--- Start Data provided ---

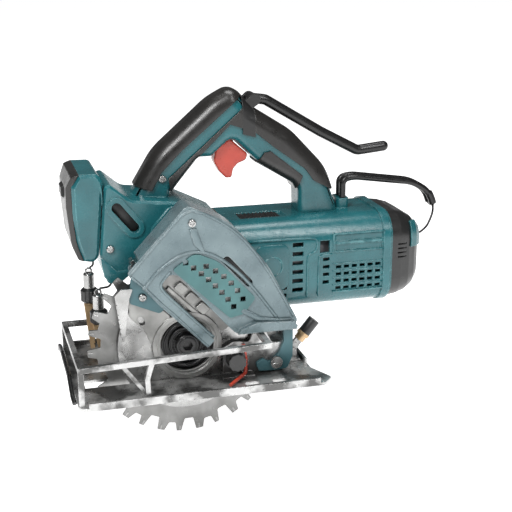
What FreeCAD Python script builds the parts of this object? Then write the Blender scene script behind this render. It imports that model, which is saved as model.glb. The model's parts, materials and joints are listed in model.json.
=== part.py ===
import FreeCAD, Part
import math
import os

os.makedirs("parts", exist_ok=True)
V = FreeCAD.Vector

# Circular saw, millimetres. X runs along the cut, Y goes away from the blade side, Z is up.
# The origin lies on the sole plane, under the spindle, in the mid-plane of motor and handle.

# Blade and spindle
blade_dia = 165.0
blade_thick = 1.6
blade_y = -56.0
blade_bore = 20.0
blade_teeth = 30
gullet_deep = 11.0
gullet_shallow = 7.5
spindle_z = 33.0
spindle_r = 6.0
flange_r = 21.0
flange_thick = 3.2
bolt_head_r = 10.0
bolt_shank_r = 4.0

# Motor
motor_z = 86.0
motor_front_x = 44.0
motor_length = 148.0
motor_half_width = 43.0
motor_half_height = 41.0
motor_corner_r = 22.0
motor_wall = 3.0
cap_length = 31.0
shaft_r = 5.0

# Gear train: bevel pair, then a pinion, an idler and the spindle gear
train_x = 10.0
module = 2.0
bevel_small = 12
bevel_large = 24
pinion_teeth = 14
idler_teeth = 10
spindle_teeth = 24
gear_y0 = -34.0
gear_y1 = -24.0

# Gear case
case_wall = 2.5
case_face_y = -46.0
case_split_y = -18.5
boss_r = 22.0
boss_length = 6.0

# Handle and rear body
handle_half = 17.0
grip_round = 13.0
grip_inner_round = 8.0
skin = 2.2
shell_wall = 2.6
rear_half = 32.0

# Battery pack
pack_half = 33.0

# Guards
cover_y = -74.0
cover_thick = 2.5
guard_sheet = 1.2
guard_rim_r = 85.0
guard_tab = 3.0
guard_disc_r = 58.0
guard_start = 14.0
guard_end = 122.0

# Base
plate_thick = 2.5
plate_x0 = -96.0
plate_x1 = 110.0
plate_y0 = -104.0
plate_y1 = 38.0
rail_height = 33.0
rail_rise = 5.5
rail_end_x = 64.5
rail_bar = 4.5
pivot_x = 76.0
pivot_z = 12.0
pivot_r = 3.0
pin_x = -63.5
pin_near_y = 14.0
pin_far_y = 28.0

# Fits
running = 0.12
gap = 0.4
screw_clear = 0.1


def xz(u, v):
    return V(u, 0, v)


def xy(u, v):
    return V(u, v, 0)


def yz(u, v):
    return V(0, u, v)


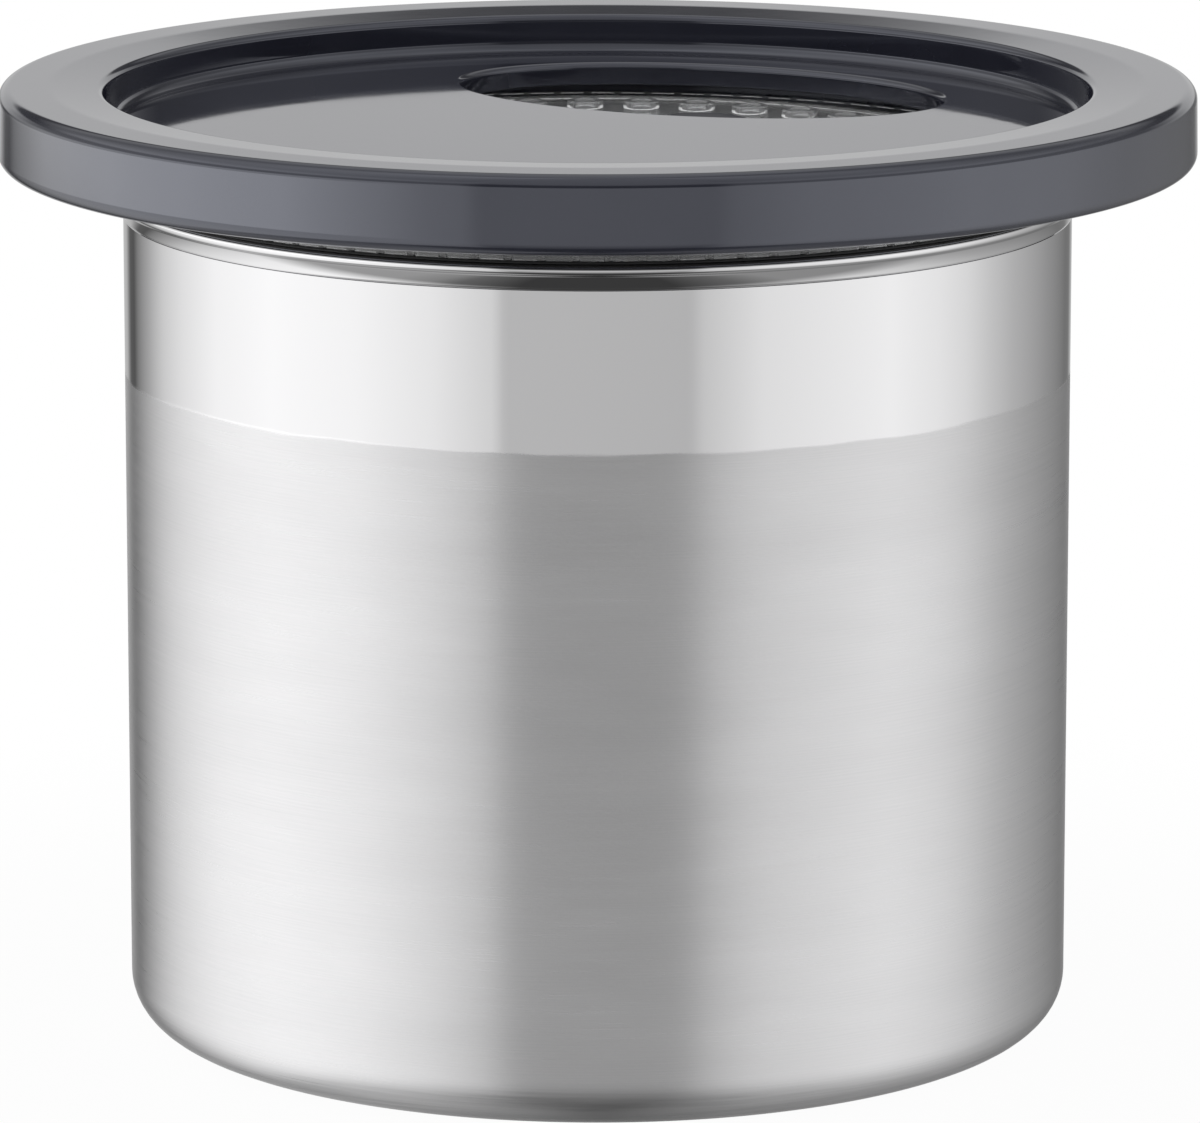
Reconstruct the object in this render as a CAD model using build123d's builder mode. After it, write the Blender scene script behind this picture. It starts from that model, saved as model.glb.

--- End Data provided ---

Search the data for "object". Copy every matching line.

Response below ->
What FreeCAD Python script builds the parts of this object? Then write the Blender scene script behind this render. It imports that model, which is saved as model.glb. The model's parts, materials and joints are listed in model.json.
Reconstruct the object in this render as a CAD model using build123d's builder mode. After it, write the Blender scene script behind this picture. It starts from that model, saved as model.glb.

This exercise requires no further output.